— Start of SUPPLIED MATERIAL —

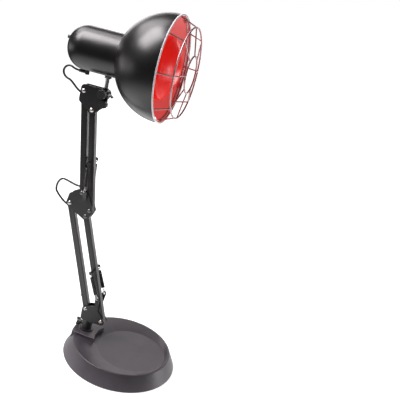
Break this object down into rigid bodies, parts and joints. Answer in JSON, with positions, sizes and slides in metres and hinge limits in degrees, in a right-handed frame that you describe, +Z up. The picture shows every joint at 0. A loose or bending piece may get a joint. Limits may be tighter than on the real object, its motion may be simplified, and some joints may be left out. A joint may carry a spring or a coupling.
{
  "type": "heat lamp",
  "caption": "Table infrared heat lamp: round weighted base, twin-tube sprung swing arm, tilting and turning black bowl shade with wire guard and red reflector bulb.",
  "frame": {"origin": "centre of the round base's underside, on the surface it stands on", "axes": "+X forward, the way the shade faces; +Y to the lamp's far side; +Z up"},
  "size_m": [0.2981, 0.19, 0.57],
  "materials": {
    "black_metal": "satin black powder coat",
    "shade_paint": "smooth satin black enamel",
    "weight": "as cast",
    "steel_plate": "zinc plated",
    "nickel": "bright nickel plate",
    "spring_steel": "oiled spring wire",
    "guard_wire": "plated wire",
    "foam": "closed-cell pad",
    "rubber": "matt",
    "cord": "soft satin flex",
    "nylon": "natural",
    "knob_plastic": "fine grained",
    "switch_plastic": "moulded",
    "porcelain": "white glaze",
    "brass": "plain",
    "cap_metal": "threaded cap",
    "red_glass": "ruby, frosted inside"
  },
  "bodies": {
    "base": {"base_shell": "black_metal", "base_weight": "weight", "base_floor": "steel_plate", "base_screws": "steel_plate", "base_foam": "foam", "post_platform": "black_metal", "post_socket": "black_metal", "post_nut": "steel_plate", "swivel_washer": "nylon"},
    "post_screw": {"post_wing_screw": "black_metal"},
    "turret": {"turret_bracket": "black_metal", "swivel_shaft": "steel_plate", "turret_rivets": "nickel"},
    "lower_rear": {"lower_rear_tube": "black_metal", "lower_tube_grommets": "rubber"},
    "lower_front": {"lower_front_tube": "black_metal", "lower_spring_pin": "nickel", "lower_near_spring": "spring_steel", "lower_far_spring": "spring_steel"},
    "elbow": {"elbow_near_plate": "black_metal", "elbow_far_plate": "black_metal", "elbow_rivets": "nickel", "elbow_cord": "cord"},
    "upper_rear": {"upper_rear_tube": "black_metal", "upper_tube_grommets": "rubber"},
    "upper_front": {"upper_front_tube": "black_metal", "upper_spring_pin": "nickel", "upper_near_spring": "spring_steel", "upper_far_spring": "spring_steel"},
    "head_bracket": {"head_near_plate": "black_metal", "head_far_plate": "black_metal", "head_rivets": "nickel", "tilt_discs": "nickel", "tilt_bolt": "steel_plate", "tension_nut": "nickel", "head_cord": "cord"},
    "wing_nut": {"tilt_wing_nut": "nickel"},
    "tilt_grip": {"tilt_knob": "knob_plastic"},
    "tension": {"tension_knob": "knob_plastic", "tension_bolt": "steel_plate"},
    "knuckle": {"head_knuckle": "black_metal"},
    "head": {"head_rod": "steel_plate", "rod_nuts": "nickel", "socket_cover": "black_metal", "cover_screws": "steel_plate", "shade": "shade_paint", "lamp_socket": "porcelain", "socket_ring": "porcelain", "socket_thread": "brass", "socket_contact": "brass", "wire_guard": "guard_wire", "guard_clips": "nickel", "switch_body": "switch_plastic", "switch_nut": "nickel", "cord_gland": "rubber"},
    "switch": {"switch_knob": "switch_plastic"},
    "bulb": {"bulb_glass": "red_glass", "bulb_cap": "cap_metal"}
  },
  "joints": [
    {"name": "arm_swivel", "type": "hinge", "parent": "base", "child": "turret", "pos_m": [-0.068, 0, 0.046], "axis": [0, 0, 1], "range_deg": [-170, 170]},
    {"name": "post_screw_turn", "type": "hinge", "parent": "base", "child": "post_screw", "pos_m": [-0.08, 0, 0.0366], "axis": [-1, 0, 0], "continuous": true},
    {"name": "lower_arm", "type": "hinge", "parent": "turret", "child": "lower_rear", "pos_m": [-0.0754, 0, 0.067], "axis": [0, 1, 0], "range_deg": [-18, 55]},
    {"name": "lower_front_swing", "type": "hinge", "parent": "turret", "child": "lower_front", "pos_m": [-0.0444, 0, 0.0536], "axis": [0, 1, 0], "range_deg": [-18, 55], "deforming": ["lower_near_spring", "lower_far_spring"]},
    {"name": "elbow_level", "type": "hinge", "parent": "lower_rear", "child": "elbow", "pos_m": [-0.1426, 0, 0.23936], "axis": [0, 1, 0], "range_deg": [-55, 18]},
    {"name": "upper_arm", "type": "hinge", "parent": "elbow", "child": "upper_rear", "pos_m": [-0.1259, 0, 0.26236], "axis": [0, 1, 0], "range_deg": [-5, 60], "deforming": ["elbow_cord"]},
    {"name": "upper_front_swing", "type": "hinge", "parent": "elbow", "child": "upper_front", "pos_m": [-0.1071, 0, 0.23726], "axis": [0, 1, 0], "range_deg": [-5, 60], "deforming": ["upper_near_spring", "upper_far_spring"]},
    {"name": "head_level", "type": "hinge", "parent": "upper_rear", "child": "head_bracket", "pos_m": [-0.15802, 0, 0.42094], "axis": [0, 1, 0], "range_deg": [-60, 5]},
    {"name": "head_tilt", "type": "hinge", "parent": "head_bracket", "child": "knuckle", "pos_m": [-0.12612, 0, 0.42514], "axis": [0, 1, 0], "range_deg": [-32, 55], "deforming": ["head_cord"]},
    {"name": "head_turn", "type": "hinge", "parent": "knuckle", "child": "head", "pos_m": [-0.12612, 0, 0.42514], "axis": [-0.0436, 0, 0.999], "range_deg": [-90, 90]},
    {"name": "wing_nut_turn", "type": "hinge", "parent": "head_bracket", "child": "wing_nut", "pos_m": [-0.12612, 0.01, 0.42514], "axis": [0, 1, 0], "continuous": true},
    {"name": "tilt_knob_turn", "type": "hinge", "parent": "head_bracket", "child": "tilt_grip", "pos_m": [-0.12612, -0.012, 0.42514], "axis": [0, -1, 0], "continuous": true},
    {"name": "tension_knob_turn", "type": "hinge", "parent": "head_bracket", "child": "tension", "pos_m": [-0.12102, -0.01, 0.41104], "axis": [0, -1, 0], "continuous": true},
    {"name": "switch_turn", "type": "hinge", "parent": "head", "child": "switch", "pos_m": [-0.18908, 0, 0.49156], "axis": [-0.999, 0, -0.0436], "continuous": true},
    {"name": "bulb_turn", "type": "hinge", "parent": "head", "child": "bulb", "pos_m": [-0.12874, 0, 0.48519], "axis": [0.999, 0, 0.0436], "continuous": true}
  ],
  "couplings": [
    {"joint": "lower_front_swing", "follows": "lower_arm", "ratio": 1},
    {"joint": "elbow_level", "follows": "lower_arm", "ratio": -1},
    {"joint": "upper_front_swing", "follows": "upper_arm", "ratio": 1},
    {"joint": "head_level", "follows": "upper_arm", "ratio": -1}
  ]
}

— End of SUPPLIED MATERIAL —

- _SET PROBLEM_: Using the data above, output each line exactly.

- _SOLUTION TO THIS EXERCISE_:
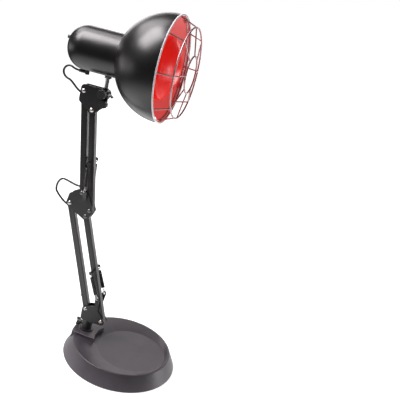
Break this object down into rigid bodies, parts and joints. Answer in JSON, with positions, sizes and slides in metres and hinge limits in degrees, in a right-handed frame that you describe, +Z up. The picture shows every joint at 0. A loose or bending piece may get a joint. Limits may be tighter than on the real object, its motion may be simplified, and some joints may be left out. A joint may carry a spring or a coupling.
{
  "type": "heat lamp",
  "caption": "Table infrared heat lamp: round weighted base, twin-tube sprung swing arm, tilting and turning black bowl shade with wire guard and red reflector bulb.",
  "frame": {"origin": "centre of the round base's underside, on the surface it stands on", "axes": "+X forward, the way the shade faces; +Y to the lamp's far side; +Z up"},
  "size_m": [0.2981, 0.19, 0.57],
  "materials": {
    "black_metal": "satin black powder coat",
    "shade_paint": "smooth satin black enamel",
    "weight": "as cast",
    "steel_plate": "zinc plated",
    "nickel": "bright nickel plate",
    "spring_steel": "oiled spring wire",
    "guard_wire": "plated wire",
    "foam": "closed-cell pad",
    "rubber": "matt",
    "cord": "soft satin flex",
    "nylon": "natural",
    "knob_plastic": "fine grained",
    "switch_plastic": "moulded",
    "porcelain": "white glaze",
    "brass": "plain",
    "cap_metal": "threaded cap",
    "red_glass": "ruby, frosted inside"
  },
  "bodies": {
    "base": {"base_shell": "black_metal", "base_weight": "weight", "base_floor": "steel_plate", "base_screws": "steel_plate", "base_foam": "foam", "post_platform": "black_metal", "post_socket": "black_metal", "post_nut": "steel_plate", "swivel_washer": "nylon"},
    "post_screw": {"post_wing_screw": "black_metal"},
    "turret": {"turret_bracket": "black_metal", "swivel_shaft": "steel_plate", "turret_rivets": "nickel"},
    "lower_rear": {"lower_rear_tube": "black_metal", "lower_tube_grommets": "rubber"},
    "lower_front": {"lower_front_tube": "black_metal", "lower_spring_pin": "nickel", "lower_near_spring": "spring_steel", "lower_far_spring": "spring_steel"},
    "elbow": {"elbow_near_plate": "black_metal", "elbow_far_plate": "black_metal", "elbow_rivets": "nickel", "elbow_cord": "cord"},
    "upper_rear": {"upper_rear_tube": "black_metal", "upper_tube_grommets": "rubber"},
    "upper_front": {"upper_front_tube": "black_metal", "upper_spring_pin": "nickel", "upper_near_spring": "spring_steel", "upper_far_spring": "spring_steel"},
    "head_bracket": {"head_near_plate": "black_metal", "head_far_plate": "black_metal", "head_rivets": "nickel", "tilt_discs": "nickel", "tilt_bolt": "steel_plate", "tension_nut": "nickel", "head_cord": "cord"},
    "wing_nut": {"tilt_wing_nut": "nickel"},
    "tilt_grip": {"tilt_knob": "knob_plastic"},
    "tension": {"tension_knob": "knob_plastic", "tension_bolt": "steel_plate"},
    "knuckle": {"head_knuckle": "black_metal"},
    "head": {"head_rod": "steel_plate", "rod_nuts": "nickel", "socket_cover": "black_metal", "cover_screws": "steel_plate", "shade": "shade_paint", "lamp_socket": "porcelain", "socket_ring": "porcelain", "socket_thread": "brass", "socket_contact": "brass", "wire_guard": "guard_wire", "guard_clips": "nickel", "switch_body": "switch_plastic", "switch_nut": "nickel", "cord_gland": "rubber"},
    "switch": {"switch_knob": "switch_plastic"},
    "bulb": {"bulb_glass": "red_glass", "bulb_cap": "cap_metal"}
  },
  "joints": [
    {"name": "arm_swivel", "type": "hinge", "parent": "base", "child": "turret", "pos_m": [-0.068, 0, 0.046], "axis": [0, 0, 1], "range_deg": [-170, 170]},
    {"name": "post_screw_turn", "type": "hinge", "parent": "base", "child": "post_screw", "pos_m": [-0.08, 0, 0.0366], "axis": [-1, 0, 0], "continuous": true},
    {"name": "lower_arm", "type": "hinge", "parent": "turret", "child": "lower_rear", "pos_m": [-0.0754, 0, 0.067], "axis": [0, 1, 0], "range_deg": [-18, 55]},
    {"name": "lower_front_swing", "type": "hinge", "parent": "turret", "child": "lower_front", "pos_m": [-0.0444, 0, 0.0536], "axis": [0, 1, 0], "range_deg": [-18, 55], "deforming": ["lower_near_spring", "lower_far_spring"]},
    {"name": "elbow_level", "type": "hinge", "parent": "lower_rear", "child": "elbow", "pos_m": [-0.1426, 0, 0.23936], "axis": [0, 1, 0], "range_deg": [-55, 18]},
    {"name": "upper_arm", "type": "hinge", "parent": "elbow", "child": "upper_rear", "pos_m": [-0.1259, 0, 0.26236], "axis": [0, 1, 0], "range_deg": [-5, 60], "deforming": ["elbow_cord"]},
    {"name": "upper_front_swing", "type": "hinge", "parent": "elbow", "child": "upper_front", "pos_m": [-0.1071, 0, 0.23726], "axis": [0, 1, 0], "range_deg": [-5, 60], "deforming": ["upper_near_spring", "upper_far_spring"]},
    {"name": "head_level", "type": "hinge", "parent": "upper_rear", "child": "head_bracket", "pos_m": [-0.15802, 0, 0.42094], "axis": [0, 1, 0], "range_deg": [-60, 5]},
    {"name": "head_tilt", "type": "hinge", "parent": "head_bracket", "child": "knuckle", "pos_m": [-0.12612, 0, 0.42514], "axis": [0, 1, 0], "range_deg": [-32, 55], "deforming": ["head_cord"]},
    {"name": "head_turn", "type": "hinge", "parent": "knuckle", "child": "head", "pos_m": [-0.12612, 0, 0.42514], "axis": [-0.0436, 0, 0.999], "range_deg": [-90, 90]},
    {"name": "wing_nut_turn", "type": "hinge", "parent": "head_bracket", "child": "wing_nut", "pos_m": [-0.12612, 0.01, 0.42514], "axis": [0, 1, 0], "continuous": true},
    {"name": "tilt_knob_turn", "type": "hinge", "parent": "head_bracket", "child": "tilt_grip", "pos_m": [-0.12612, -0.012, 0.42514], "axis": [0, -1, 0], "continuous": true},
    {"name": "tension_knob_turn", "type": "hinge", "parent": "head_bracket", "child": "tension", "pos_m": [-0.12102, -0.01, 0.41104], "axis": [0, -1, 0], "continuous": true},
    {"name": "switch_turn", "type": "hinge", "parent": "head", "child": "switch", "pos_m": [-0.18908, 0, 0.49156], "axis": [-0.999, 0, -0.0436], "continuous": true},
    {"name": "bulb_turn", "type": "hinge", "parent": "head", "child": "bulb", "pos_m": [-0.12874, 0, 0.48519], "axis": [0.999, 0, 0.0436], "continuous": true}
  ],
  "couplings": [
    {"joint": "lower_front_swing", "follows": "lower_arm", "ratio": 1},
    {"joint": "elbow_level", "follows": "lower_arm", "ratio": -1},
    {"joint": "upper_front_swing", "follows": "upper_arm", "ratio": 1},
    {"joint": "head_level", "follows": "upper_arm", "ratio": -1}
  ]
}